-- start Provided material --

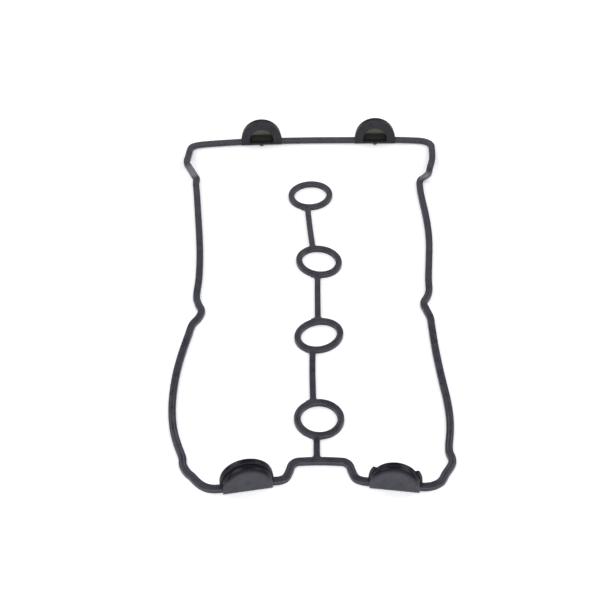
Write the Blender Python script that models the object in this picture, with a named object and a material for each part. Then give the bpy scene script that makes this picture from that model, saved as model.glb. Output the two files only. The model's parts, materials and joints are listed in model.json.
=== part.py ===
"""Valve cover gasket for a four cylinder motorcycle engine.

One piece of moulded black rubber: a closed rail that follows the cover's edge,
four half-moon plugs that fill the open ends of the camshaft bores, and a chain
of four rings that seal the spark plug wells. It is modelled as it lies on a
table, cover side down, so the half-moons stand up.

Axes: +X to the right side run, +Y towards the timing end, +Z up. The origin is
on the table, under the middle of the outline.
"""
import math

import bmesh
import bpy
from mathutils import Matrix, Vector
from mathutils.geometry import interpolate_bezier

MM = 0.001

# The rail: a flat strip with two fine sealing lips along its top
RAIL_WIDTH = 5.0 * MM
RAIL_HEIGHT = 3.2 * MM
EDGE_CHAMFER = 0.4 * MM
LIP_SPACING = 2.2 * MM
LIP_WIDTH = 1.0 * MM
LIP_HEIGHT = 0.25 * MM

# The spark plug well rings and the webs that join them
BORE_PITCH = 80.0 * MM
WELL_DIAMETER = 25.1 * MM
RING_WALL = 4.4 * MM
WEB_WIDTH = 4.2 * MM
WEB_HEIGHT = 3.0 * MM
WEB_FILLET = 1.6 * MM

# The half-moon plugs, one at each end of both camshafts
CAM_SPACING = 93.0 * MM
CAM_AXIS_HEIGHT = 4.2 * MM
PLUG_RADIUS = 16.0 * MM
PLUG_OUTER_STEP = 1.8 * MM
PLUG_INNER_STEP = 1.1 * MM
PLUG_EDGE = 0.5 * MM
FLANGE_OVERHANG = 1.2 * MM
FLANGE_THICKNESS = 2.6 * MM
TORN_WIDTH = 29.0 * MM
TORN_DEPTH = 1.2 * MM
RELIEF_WIDTH = 0.9 * MM
RELIEF_DEPTH = 0.5 * MM
POCKET_RADIUS = 9.7 * MM
POCKET_DEPTH = 5.2 * MM
POCKET_FLOOR = 1.8 * MM
POCKET_ROUNDING = 2.4 * MM
NUB_LENGTH = 1.4 * MM
NUB_WIDTH = 4.0 * MM
NUB_HEIGHT = 2.4 * MM

# Where the rail runs: its sides and the bridge's ends from the camshafts, the rest from
# the chain of rings
LEFT_CLEARANCE = 43.5 * MM
RIGHT_CLEARANCE = 36.5 * MM
BRIDGE_DISTANCE = 37.8 * MM
BRIDGE_CLEARANCE = 32.3 * MM
BRIDGE_OFFSET = 0.7 * MM
NEAR_DISTANCE = 56.9 * MM
TIMING_DISTANCE = 72.9 * MM
CHAIN_OFFSET = 1.2 * MM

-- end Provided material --

## To be done
Each line from the top of the material above through the line with "cylinder motorcycle engine." must be echoed exactly, and no other line.

## Solved problem
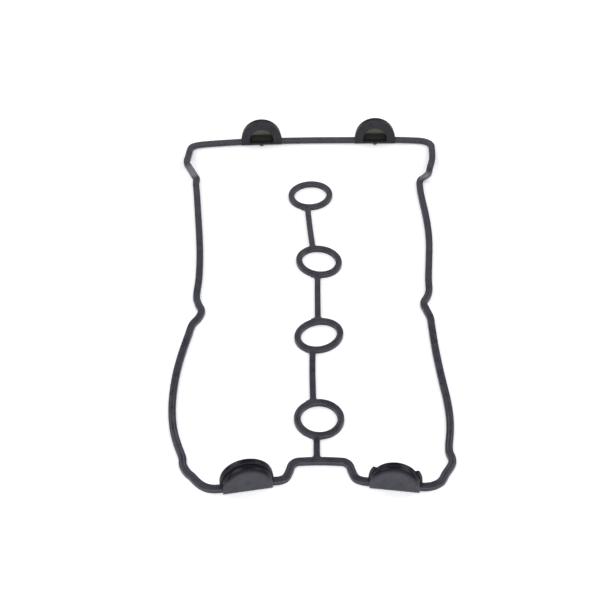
Write the Blender Python script that models the object in this picture, with a named object and a material for each part. Then give the bpy scene script that makes this picture from that model, saved as model.glb. Output the two files only. The model's parts, materials and joints are listed in model.json.
=== part.py ===
"""Valve cover gasket for a four cylinder motorcycle engine.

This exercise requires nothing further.